» Task brief:
Quote verbatim the span of lines that begins the listing below and closes with the line containing "return np.concatenate([outer, inner[::-1]])".
* * * * *
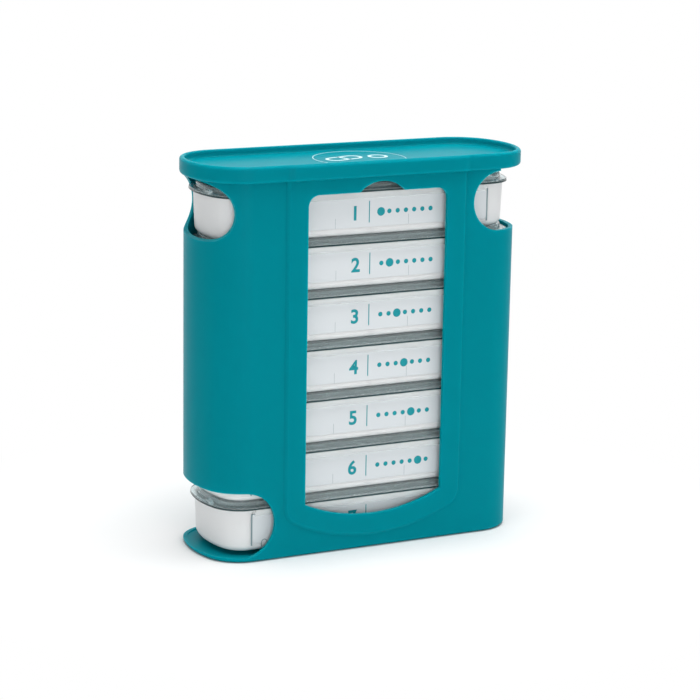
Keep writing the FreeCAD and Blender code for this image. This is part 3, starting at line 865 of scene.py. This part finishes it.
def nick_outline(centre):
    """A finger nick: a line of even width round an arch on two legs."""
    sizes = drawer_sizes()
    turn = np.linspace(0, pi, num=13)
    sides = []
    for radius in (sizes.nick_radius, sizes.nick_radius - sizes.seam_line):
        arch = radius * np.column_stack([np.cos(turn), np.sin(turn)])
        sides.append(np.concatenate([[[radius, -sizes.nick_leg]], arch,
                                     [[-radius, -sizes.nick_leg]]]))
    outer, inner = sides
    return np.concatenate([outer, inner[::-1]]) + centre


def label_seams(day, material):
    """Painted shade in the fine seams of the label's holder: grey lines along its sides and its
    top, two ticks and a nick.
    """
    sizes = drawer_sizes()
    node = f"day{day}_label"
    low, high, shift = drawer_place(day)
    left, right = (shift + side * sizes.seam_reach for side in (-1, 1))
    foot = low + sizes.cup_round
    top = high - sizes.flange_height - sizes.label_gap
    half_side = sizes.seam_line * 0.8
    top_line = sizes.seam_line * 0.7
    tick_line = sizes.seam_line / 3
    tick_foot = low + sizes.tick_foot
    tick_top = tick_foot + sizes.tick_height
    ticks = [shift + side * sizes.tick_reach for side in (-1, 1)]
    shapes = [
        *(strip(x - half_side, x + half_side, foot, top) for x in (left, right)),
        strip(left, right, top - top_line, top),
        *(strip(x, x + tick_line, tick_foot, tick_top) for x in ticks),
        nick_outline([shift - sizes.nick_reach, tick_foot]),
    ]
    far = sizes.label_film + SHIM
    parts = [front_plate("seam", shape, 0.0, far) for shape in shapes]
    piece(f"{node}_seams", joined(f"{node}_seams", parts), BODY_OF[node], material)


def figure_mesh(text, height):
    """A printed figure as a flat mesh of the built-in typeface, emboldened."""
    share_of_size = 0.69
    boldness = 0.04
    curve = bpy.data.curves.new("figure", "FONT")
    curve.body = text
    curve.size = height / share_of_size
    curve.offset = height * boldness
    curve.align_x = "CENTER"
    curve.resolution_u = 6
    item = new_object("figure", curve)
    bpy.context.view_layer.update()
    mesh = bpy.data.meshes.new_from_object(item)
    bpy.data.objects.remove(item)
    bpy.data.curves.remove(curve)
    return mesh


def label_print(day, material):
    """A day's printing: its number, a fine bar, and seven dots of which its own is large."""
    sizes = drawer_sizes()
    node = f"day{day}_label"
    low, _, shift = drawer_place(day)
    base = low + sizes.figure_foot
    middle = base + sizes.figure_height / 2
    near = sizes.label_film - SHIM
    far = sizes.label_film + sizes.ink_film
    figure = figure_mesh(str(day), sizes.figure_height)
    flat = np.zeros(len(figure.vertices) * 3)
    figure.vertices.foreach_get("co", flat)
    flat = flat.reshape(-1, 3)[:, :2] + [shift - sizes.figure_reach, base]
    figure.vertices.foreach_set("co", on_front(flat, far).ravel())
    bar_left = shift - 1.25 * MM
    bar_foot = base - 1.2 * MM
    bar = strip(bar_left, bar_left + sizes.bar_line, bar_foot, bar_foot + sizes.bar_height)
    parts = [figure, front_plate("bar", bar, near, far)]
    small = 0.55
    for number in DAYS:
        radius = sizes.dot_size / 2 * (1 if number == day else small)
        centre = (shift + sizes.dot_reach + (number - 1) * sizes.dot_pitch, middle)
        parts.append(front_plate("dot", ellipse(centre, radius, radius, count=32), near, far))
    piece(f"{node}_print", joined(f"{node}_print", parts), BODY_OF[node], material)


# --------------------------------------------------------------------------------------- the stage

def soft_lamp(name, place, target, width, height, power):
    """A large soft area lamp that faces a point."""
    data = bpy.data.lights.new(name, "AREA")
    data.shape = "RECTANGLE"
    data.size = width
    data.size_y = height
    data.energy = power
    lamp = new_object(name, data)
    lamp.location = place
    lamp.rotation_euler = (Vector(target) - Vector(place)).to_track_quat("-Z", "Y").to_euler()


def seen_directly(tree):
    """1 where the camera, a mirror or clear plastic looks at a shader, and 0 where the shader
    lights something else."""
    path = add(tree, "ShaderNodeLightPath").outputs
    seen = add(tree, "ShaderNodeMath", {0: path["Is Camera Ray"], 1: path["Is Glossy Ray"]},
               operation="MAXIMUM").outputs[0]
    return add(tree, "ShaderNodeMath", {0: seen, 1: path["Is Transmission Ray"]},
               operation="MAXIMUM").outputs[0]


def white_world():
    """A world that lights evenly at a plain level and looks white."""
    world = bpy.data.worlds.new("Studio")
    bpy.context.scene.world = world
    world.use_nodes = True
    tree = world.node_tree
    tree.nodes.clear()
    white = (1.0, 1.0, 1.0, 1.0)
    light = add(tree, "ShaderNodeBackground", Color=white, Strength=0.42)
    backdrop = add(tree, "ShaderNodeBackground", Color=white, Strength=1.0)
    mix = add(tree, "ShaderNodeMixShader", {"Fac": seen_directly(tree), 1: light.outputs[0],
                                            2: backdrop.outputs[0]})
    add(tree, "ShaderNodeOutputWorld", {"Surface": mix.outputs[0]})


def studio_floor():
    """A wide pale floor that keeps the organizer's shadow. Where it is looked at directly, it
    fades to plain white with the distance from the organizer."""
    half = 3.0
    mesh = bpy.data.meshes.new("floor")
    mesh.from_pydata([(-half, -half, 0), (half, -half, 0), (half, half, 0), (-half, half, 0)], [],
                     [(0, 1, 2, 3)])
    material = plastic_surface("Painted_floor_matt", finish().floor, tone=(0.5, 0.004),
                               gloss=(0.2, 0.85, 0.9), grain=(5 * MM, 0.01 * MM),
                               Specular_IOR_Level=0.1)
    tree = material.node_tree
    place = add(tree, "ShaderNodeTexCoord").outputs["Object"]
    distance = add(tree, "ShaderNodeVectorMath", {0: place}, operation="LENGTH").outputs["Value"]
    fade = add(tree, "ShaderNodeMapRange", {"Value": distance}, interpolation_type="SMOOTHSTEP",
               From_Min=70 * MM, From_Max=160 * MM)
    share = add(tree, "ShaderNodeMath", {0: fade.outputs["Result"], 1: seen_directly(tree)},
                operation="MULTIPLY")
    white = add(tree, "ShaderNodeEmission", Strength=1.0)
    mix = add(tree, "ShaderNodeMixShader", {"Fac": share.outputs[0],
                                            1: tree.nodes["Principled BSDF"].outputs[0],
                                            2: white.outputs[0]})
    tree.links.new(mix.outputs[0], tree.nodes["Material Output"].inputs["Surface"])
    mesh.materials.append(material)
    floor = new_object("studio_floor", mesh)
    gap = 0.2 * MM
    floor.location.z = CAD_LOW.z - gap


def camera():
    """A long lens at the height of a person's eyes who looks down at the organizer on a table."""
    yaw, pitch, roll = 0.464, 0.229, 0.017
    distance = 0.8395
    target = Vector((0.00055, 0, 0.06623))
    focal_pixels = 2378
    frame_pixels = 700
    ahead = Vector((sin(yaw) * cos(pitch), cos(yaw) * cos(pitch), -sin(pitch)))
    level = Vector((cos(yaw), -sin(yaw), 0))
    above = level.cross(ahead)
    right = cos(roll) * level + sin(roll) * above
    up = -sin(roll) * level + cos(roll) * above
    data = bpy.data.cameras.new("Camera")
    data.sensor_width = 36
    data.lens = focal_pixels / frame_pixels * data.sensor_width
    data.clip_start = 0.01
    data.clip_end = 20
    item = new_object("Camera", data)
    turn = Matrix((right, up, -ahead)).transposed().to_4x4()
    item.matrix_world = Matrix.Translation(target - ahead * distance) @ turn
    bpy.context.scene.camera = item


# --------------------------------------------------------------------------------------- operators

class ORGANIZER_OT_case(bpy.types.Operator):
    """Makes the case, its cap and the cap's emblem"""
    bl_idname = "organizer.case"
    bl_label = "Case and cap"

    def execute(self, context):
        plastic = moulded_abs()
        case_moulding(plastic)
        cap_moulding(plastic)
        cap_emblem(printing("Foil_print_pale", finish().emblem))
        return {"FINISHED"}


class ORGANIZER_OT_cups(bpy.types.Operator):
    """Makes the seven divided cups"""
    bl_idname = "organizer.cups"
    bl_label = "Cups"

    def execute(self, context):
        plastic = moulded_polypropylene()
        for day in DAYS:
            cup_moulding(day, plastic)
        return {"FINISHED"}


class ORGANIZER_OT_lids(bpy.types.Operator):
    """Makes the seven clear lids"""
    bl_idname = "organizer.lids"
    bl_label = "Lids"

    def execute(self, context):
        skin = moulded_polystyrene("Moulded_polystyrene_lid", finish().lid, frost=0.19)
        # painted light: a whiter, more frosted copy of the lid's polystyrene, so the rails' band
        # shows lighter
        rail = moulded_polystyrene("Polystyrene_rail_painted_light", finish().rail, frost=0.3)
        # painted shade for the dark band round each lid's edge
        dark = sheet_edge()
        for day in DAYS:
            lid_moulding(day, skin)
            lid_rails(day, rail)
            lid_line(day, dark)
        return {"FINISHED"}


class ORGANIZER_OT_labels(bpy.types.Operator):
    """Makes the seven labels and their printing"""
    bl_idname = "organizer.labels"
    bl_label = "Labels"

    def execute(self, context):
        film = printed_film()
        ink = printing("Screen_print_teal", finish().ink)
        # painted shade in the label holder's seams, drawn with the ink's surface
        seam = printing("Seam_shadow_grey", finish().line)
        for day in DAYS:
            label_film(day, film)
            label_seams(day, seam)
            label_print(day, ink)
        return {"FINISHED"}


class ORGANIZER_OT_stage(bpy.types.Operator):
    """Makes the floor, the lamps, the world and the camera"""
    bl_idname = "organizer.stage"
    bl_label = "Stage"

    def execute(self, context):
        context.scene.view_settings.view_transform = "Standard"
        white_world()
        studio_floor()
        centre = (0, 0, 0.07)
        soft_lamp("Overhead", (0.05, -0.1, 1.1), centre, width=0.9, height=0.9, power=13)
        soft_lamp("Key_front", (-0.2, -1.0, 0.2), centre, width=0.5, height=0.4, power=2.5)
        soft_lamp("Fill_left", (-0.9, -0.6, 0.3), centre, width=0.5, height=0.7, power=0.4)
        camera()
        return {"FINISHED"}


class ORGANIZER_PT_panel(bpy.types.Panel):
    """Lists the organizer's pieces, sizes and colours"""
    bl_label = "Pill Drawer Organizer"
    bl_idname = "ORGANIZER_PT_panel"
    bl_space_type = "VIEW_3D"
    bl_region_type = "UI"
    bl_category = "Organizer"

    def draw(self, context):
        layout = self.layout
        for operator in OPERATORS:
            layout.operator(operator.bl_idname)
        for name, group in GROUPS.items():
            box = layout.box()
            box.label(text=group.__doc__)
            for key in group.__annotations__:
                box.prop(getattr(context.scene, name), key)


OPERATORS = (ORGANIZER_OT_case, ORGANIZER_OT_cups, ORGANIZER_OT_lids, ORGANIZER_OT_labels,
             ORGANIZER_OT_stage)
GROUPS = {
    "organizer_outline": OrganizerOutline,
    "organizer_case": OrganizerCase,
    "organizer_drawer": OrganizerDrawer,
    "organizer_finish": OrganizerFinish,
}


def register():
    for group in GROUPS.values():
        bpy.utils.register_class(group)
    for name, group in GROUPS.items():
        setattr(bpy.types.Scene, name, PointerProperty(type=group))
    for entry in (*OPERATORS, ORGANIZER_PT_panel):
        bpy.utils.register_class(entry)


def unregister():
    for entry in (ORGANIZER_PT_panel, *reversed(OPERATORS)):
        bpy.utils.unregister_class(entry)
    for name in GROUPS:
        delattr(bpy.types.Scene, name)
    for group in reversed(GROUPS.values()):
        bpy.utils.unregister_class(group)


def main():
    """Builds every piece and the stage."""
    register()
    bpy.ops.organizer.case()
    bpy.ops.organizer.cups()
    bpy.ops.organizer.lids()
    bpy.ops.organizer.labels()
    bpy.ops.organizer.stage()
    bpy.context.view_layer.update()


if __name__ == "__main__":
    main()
* * * * *
» Solution for this task:
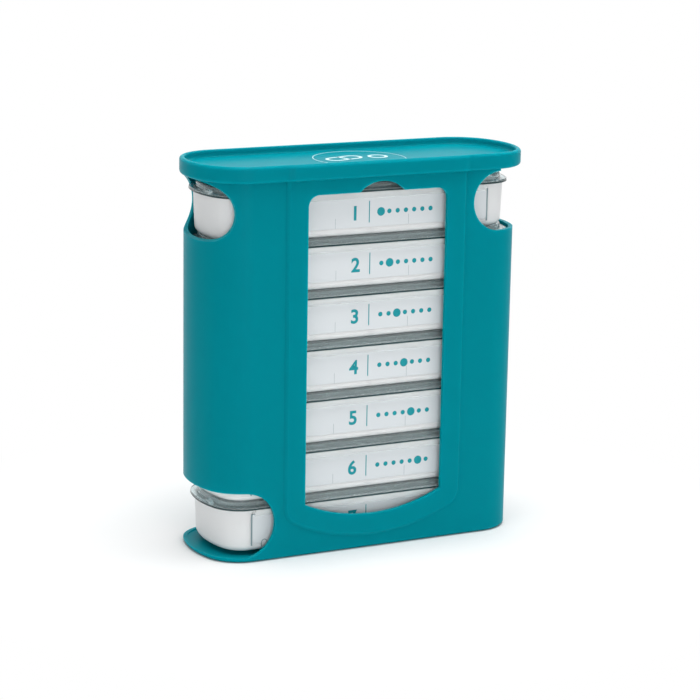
Keep writing the FreeCAD and Blender code for this image. This is part 3, starting at line 865 of scene.py. This part finishes it.
def nick_outline(centre):
    """A finger nick: a line of even width round an arch on two legs."""
    sizes = drawer_sizes()
    turn = np.linspace(0, pi, num=13)
    sides = []
    for radius in (sizes.nick_radius, sizes.nick_radius - sizes.seam_line):
        arch = radius * np.column_stack([np.cos(turn), np.sin(turn)])
        sides.append(np.concatenate([[[radius, -sizes.nick_leg]], arch,
                                     [[-radius, -sizes.nick_leg]]]))
    outer, inner = sides
    return np.concatenate([outer, inner[::-1]]) + centre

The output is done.